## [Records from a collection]
——
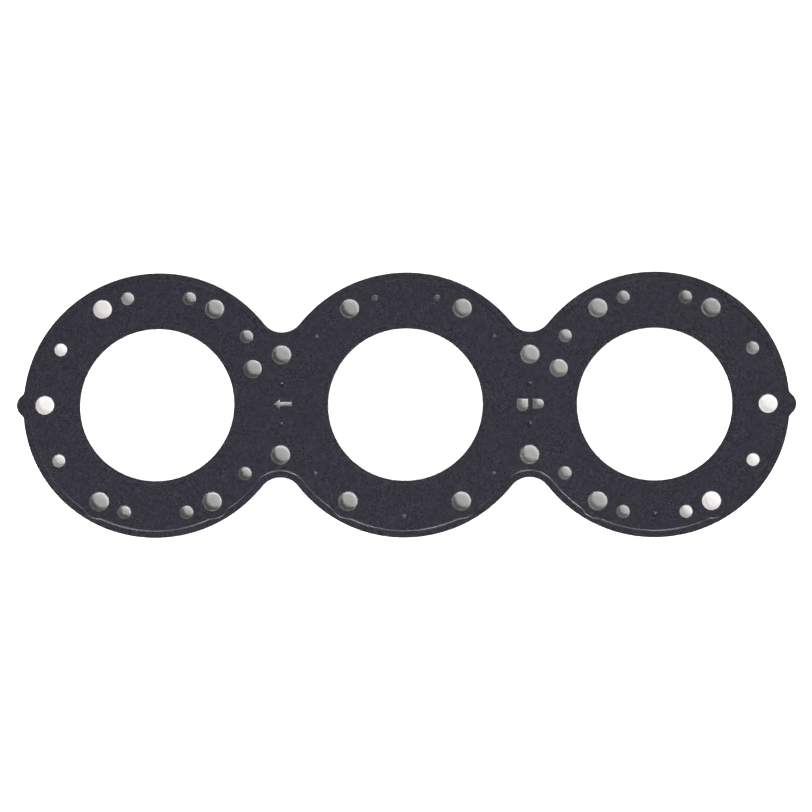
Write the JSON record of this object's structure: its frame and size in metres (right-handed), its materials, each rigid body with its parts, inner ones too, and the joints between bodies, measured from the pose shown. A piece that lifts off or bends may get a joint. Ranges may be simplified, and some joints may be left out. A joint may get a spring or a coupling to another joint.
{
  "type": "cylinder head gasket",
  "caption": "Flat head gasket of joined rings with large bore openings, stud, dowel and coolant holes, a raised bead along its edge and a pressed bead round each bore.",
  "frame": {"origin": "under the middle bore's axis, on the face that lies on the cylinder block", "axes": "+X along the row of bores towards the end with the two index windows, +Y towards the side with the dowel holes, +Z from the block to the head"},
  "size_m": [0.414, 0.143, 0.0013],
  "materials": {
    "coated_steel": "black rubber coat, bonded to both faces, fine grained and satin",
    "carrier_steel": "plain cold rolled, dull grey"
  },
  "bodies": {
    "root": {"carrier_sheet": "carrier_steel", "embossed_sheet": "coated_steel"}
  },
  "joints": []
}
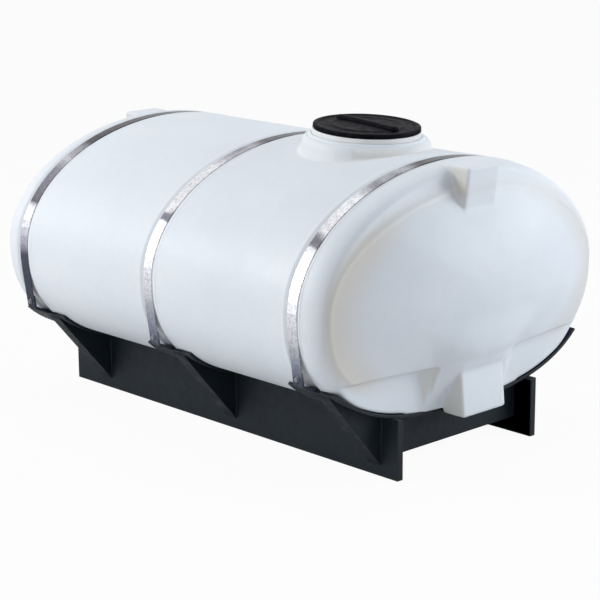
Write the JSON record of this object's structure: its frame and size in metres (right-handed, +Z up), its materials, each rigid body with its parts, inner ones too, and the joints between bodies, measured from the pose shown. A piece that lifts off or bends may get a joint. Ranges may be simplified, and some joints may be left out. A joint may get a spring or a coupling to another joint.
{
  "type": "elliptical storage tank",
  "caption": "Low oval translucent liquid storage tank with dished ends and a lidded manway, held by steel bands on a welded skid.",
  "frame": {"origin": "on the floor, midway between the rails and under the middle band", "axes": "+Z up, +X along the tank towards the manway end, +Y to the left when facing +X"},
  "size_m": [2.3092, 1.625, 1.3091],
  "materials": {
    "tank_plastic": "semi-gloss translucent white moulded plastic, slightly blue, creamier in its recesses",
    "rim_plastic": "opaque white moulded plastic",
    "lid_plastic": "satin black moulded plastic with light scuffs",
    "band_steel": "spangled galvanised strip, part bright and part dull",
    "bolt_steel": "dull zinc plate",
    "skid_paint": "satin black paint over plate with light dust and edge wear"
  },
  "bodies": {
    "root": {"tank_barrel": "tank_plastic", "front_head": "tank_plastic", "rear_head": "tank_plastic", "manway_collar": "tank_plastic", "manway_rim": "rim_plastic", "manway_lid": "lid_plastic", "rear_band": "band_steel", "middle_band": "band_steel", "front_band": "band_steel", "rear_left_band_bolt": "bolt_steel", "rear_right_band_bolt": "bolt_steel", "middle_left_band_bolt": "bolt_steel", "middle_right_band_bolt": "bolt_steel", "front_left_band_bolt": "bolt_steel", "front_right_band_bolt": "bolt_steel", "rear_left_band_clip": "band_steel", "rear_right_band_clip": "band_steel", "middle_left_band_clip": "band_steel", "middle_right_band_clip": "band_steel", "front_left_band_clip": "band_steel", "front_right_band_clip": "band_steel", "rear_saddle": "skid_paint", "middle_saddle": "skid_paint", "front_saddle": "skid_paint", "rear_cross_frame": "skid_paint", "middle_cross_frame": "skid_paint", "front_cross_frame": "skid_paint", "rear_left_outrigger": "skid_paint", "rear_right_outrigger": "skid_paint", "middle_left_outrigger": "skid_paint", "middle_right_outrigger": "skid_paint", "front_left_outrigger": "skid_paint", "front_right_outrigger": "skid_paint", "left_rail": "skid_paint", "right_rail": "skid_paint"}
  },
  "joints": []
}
——
## [Aim]
Transcribe word for word the lines from the one holding "metres (right-handed, +Z" to the last line of the listing above, inclusive.

## [Problem solution]
Write the JSON record of this object's structure: its frame and size in metres (right-handed, +Z up), its materials, each rigid body with its parts, inner ones too, and the joints between bodies, measured from the pose shown. A piece that lifts off or bends may get a joint. Ranges may be simplified, and some joints may be left out. A joint may get a spring or a coupling to another joint.
{
  "type": "elliptical storage tank",
  "caption": "Low oval translucent liquid storage tank with dished ends and a lidded manway, held by steel bands on a welded skid.",
  "frame": {"origin": "on the floor, midway between the rails and under the middle band", "axes": "+Z up, +X along the tank towards the manway end, +Y to the left when facing +X"},
  "size_m": [2.3092, 1.625, 1.3091],
  "materials": {
    "tank_plastic": "semi-gloss translucent white moulded plastic, slightly blue, creamier in its recesses",
    "rim_plastic": "opaque white moulded plastic",
    "lid_plastic": "satin black moulded plastic with light scuffs",
    "band_steel": "spangled galvanised strip, part bright and part dull",
    "bolt_steel": "dull zinc plate",
    "skid_paint": "satin black paint over plate with light dust and edge wear"
  },
  "bodies": {
    "root": {"tank_barrel": "tank_plastic", "front_head": "tank_plastic", "rear_head": "tank_plastic", "manway_collar": "tank_plastic", "manway_rim": "rim_plastic", "manway_lid": "lid_plastic", "rear_band": "band_steel", "middle_band": "band_steel", "front_band": "band_steel", "rear_left_band_bolt": "bolt_steel", "rear_right_band_bolt": "bolt_steel", "middle_left_band_bolt": "bolt_steel", "middle_right_band_bolt": "bolt_steel", "front_left_band_bolt": "bolt_steel", "front_right_band_bolt": "bolt_steel", "rear_left_band_clip": "band_steel", "rear_right_band_clip": "band_steel", "middle_left_band_clip": "band_steel", "middle_right_band_clip": "band_steel", "front_left_band_clip": "band_steel", "front_right_band_clip": "band_steel", "rear_saddle": "skid_paint", "middle_saddle": "skid_paint", "front_saddle": "skid_paint", "rear_cross_frame": "skid_paint", "middle_cross_frame": "skid_paint", "front_cross_frame": "skid_paint", "rear_left_outrigger": "skid_paint", "rear_right_outrigger": "skid_paint", "middle_left_outrigger": "skid_paint", "middle_right_outrigger": "skid_paint", "front_left_outrigger": "skid_paint", "front_right_outrigger": "skid_paint", "left_rail": "skid_paint", "right_rail": "skid_paint"}
  },
  "joints": []
}